There's no easy way around this other than to remember that the hair came from a donor, took a number of years to reach the lengths that you now wear and that at least you have a bonny human hair wig to wear (oh and bonny means pretty).
There are a couple of pointers here as there are a couple of types of (naturally occurring) straight hair textures:
Believe it or not (and many don't even though it's totes true) the silky straight texture is frequently achieved through mild chemical processing.
Whoa, whoa wait a minute, before you start throwing your wigs and hair extensions at the monitor, let us explain.
There is hair that is naturally bone straight (and therefore labelled silky straight) and then there's hair that is naturally slightly wavy and it's this slightly wavy human hair that is chemically processed (relaxed) to make it super straight and it also goes by the name of silky straight.
The image to the right shows raw human hair - the donor had dyed the hair some time ago and grown it out which is why it's lighter at the bottom).

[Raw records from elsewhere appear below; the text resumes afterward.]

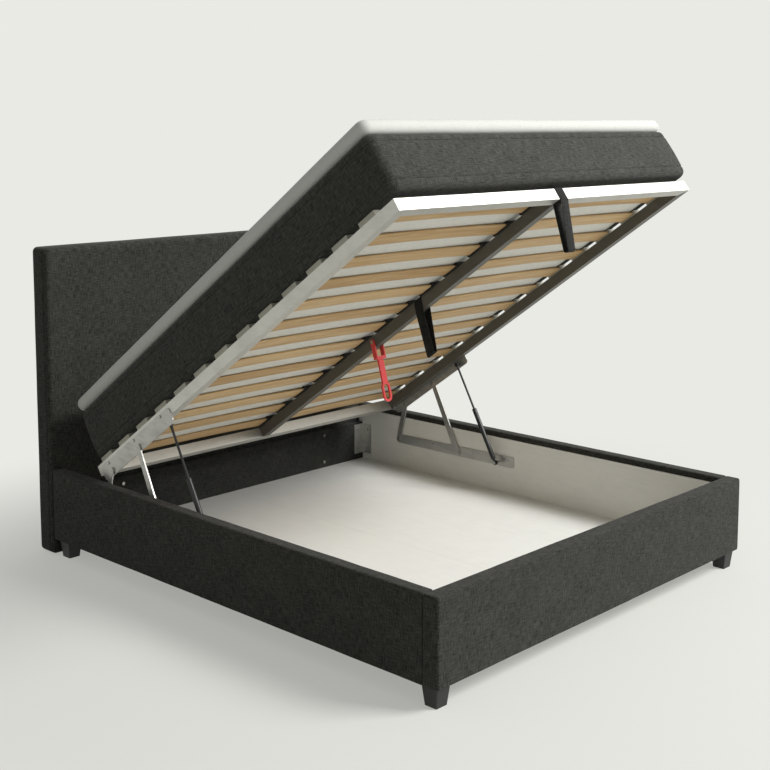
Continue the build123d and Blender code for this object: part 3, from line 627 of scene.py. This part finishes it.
@once("stitches on a path")
def path_group(name):
    """Stitches at even steps along a path, each turned with it."""
    group, given, out = geometry_group(name, [
        ("Stitch", "NodeSocketObject", None), ("Pitch", "NodeSocketFloat", 0.006),
        ("Finish", "NodeSocketMaterial", None)])
    curve = add(group, "GeometryNodeMeshToCurve", {"Mesh": given.outputs["Geometry"]})
    even = add(group, "GeometryNodeResampleCurve", {"Curve": curve.outputs[0], "Length": given.outputs["Pitch"]},
               mode="LENGTH")
    stitch = add(group, "GeometryNodeObjectInfo", {"Object": given.outputs["Stitch"]})
    tangent = add(group, "GeometryNodeInputTangent")
    turn = add(group, "FunctionNodeAlignRotationToVector", {"Vector": tangent.outputs[0]}, axis="X")
    placed = add(group, "GeometryNodeInstanceOnPoints", {
        "Points": even.outputs[0], "Instance": stitch.outputs["Geometry"], "Rotation": turn.outputs[0]})
    ending(group, given, out, placed.outputs[0])
    return group


@once("set on points")
def points_group(name):
    """A piece on each point, turned as the point's own aim says."""
    group, given, out = geometry_group(name, [
        ("Piece", "NodeSocketObject", None), ("Size", "NodeSocketFloat", 1.0), ("Finish", "NodeSocketMaterial", None)])
    piece = add(group, "GeometryNodeObjectInfo", {"Object": given.outputs["Piece"]})
    aim = add(group, "GeometryNodeInputNamedAttribute", {"Name": "aim"}, data_type="FLOAT_VECTOR")
    aim_out = [s for s in aim.outputs if s.enabled and s.name == "Attribute"][0]
    size = add(group, "ShaderNodeCombineXYZ", {k: given.outputs["Size"] for k in (0, 1, 2)})
    placed = add(group, "GeometryNodeInstanceOnPoints", {
        "Points": given.outputs["Geometry"], "Instance": piece.outputs["Geometry"], "Rotation": aim_out,
        "Scale": size.outputs[0]})
    ending(group, given, out, placed.outputs[0])
    return group


def grown(name, host, group, values):
    """The host's geometry nodes as one plain mesh in a new object."""
    changer = host.modifiers.new("repeat", "NODES")
    changer.node_group = group
    for item in group.interface.items_tree:
        if item.item_type == "SOCKET" and item.in_out == "INPUT" and item.name in values:
            changer[item.identifier] = values[item.name]
    host.update_tag()
    bpy.context.view_layer.update()
    shapes = bpy.context.evaluated_depsgraph_get()
    mesh = bpy.data.meshes.new_from_object(host.evaluated_get(shapes), preserve_all_data_layers=True, depsgraph=shapes)
    mesh.name = name
    if not mesh.polygons:
        raise RuntimeError(f"{name}: the geometry nodes made nothing")
    host.modifiers.remove(changer)
    bpy.data.objects.remove(host)
    return linked(name, mesh)


def tube_form(form, rows):
    """A closed tube through rings of points."""
    closed(form, [[form.verts.new(p) for p in row] for row in rows])


def stitch_object():
    """One stitch, lying along X."""
    if "stitch_source" in bpy.data.objects:
        return bpy.data.objects["stitch_source"]
    long, thick = sizes().stitch_length, STITCH_RADIUS
    form = bmesh.new()
    rows = []
    for x, r in ((-0.5, 0.3), (-0.3, 1.0), (0.3, 1.0), (0.5, 0.3)):
        rows.append([(x * long, r * thick * math.cos(k * math.pi / 3), r * thick * math.sin(k * math.pi / 3))
                     for k in range(6)])
    tube_form(form, rows)
    mesh = bpy.data.meshes.new("stitch_source")
    form.to_mesh(mesh)
    form.free()
    smooth(mesh, 80)
    return bpy.data.objects.new("stitch_source", mesh)


def stitched(name, chains, finish, body):
    """Rows of stitches along chains of points."""
    mesh = bpy.data.meshes.new(name + "_path")
    verts, edges = [], []
    for chain in chains:
        start = len(verts)
        verts += [tuple(p) for p in chain]
        edges += [(start + k, start + k + 1) for k in range(len(chain) - 1)]
    mesh.from_pydata(verts, edges, [])
    host = linked(name + "_host", mesh)
    made = grown(name, host, path_group(), {"Stitch": stitch_object(), "Pitch": sizes().stitch_pitch, "Finish": finish})
    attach(made, body)


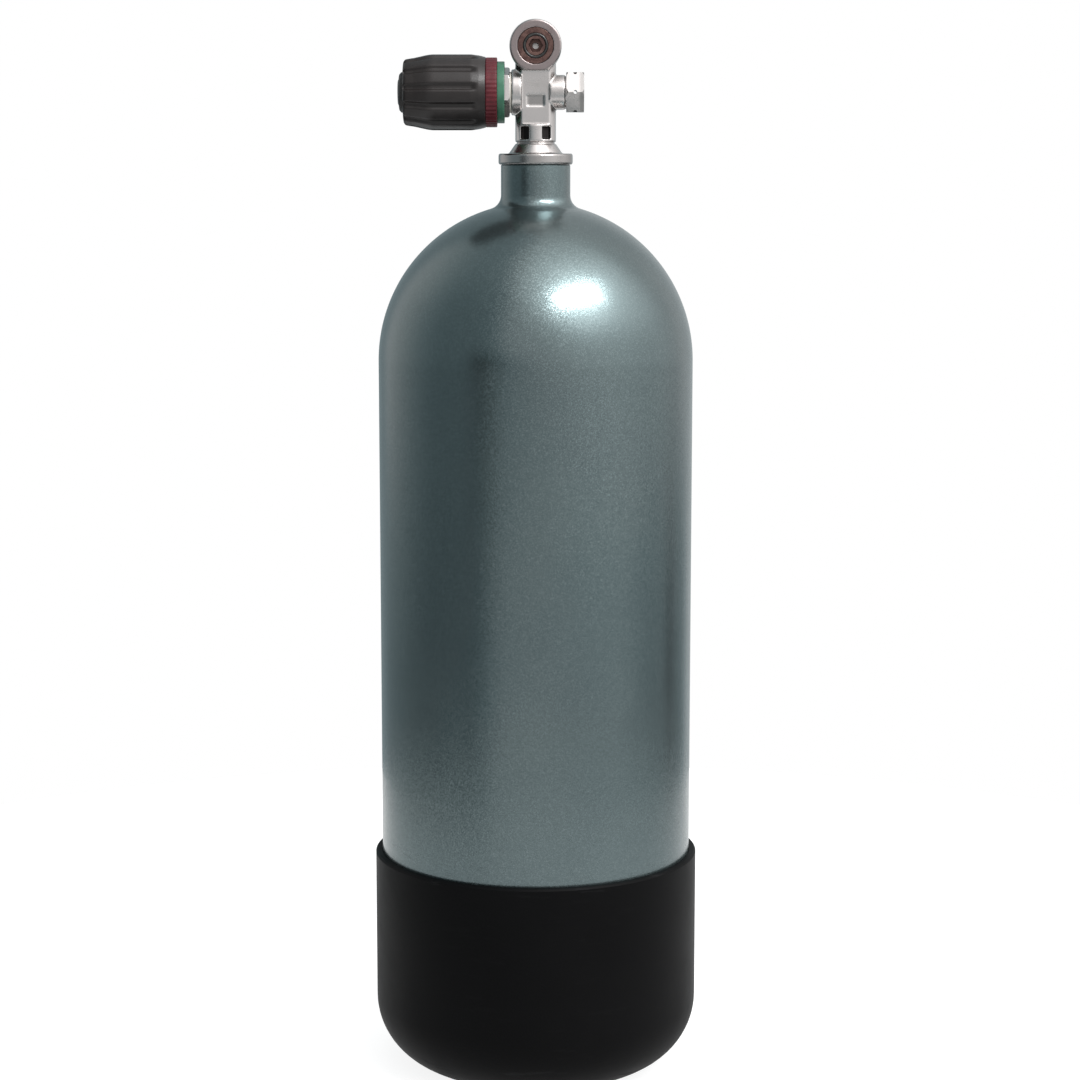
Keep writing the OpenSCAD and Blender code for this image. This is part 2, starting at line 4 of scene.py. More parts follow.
import bmesh
import bpy
import numpy as np
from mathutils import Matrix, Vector


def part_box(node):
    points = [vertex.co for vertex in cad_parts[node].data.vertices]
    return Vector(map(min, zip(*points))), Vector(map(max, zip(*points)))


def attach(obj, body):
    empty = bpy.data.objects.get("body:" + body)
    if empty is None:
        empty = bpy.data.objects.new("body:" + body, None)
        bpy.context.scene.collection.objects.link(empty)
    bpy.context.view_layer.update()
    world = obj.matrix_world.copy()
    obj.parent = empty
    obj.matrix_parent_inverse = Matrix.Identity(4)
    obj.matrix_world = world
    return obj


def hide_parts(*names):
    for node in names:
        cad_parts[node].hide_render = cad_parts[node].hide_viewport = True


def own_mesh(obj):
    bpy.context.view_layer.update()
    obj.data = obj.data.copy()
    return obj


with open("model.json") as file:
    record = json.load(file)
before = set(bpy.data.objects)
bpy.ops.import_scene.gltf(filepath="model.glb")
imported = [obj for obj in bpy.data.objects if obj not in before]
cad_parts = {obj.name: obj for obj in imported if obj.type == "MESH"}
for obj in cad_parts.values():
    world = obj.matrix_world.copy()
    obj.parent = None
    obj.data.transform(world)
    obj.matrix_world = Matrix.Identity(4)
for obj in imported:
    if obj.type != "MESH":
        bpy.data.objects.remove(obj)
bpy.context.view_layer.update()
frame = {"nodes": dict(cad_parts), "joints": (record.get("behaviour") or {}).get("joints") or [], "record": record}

MM = 0.001
TAU = 2 * math.pi

# ---------------------------------------------------------------- places taken from the frame
joints = {j["name"]: j for j in frame["joints"]}
mounts = {m["name"]: m for m in frame["record"]["mounts"]}

WHEEL_Z = joints["knob_turn"]["pos_m"][2]
OUTLET_Z = mounts["yoke_screw_dimple"]["pos_m"][2]
SHELL_LOW, SHELL_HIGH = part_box("cylinder")
BOOT_TOP_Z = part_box("boot")[1].z
OUTLET_FACE_Y = mounts["outlet_face"]["pos_m"][1]

# ---------------------------------------------------------------- driving sizes, in metres
SHELL_R = mounts["shell_band"]["dims"]["r_mm"] * MM
SHELL_WALL = 4.8 * MM
NECK_R = 22.25 * MM
NECK_FILLET = 9 * MM
NECK_BORE_R = 13.2 * MM
GRIP_CORE_R = 17.5 * MM
FLANGE_TOP_Z = WHEEL_Z - 38.6 * MM
SLOT_Z = FLANGE_TOP_Z + 13 * MM
BADGE_Z = FLANGE_TOP_Z + 33.4 * MM
FLUTES = 12
FLUTE_DEPTH = 1.5 * MM
SPRING_WIRE_R = 0.6 * MM
SPRING_TURNS = 5.0
PLUG_COLLAR_X = 28 * MM
FORGING_VOXEL = 0.5 * MM
TABLE_R = 0.85
SHOULDER_Z = 0.466


# ---------------------------------------------------------------- surfaces
def grid_faces(rows, columns, closed_rows):
    """Quads between neighbouring points of a rows-by-columns grid whose columns wrap round."""
    last = rows if closed_rows else rows - 1
    i, j = np.meshgrid(np.arange(last), np.arange(columns), indexing="ij")
    down, right = (i + 1) % rows, (j + 1) % columns
    corners = (i * columns + j, down * columns + j, down * columns + right, i * columns + right)
    return np.stack([c.ravel() for c in corners], 1)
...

The hair is basically straight but it does have some light natural waves.
However instead of chemically straightening the hair, some manufacturers (unbeknownst to the retailers) simply heat straighten the [lightly wavy] hair and list it as silky straight; wearers only discover the slightly wavy truth once the hair bas been washed for the first time and the straight hair extensions and straight hair wigs become slightly wavy when wet.
This is (in part) why a number of retailers now list slightly wavy (unprocessed) straight hair wigs and extensions as natural straight (because the suppliers have advised that the hair is naturally and fundamentally straight but it can have slight waves especially after coming into contact with water).
That's the meander through "my lace wig..." questions over.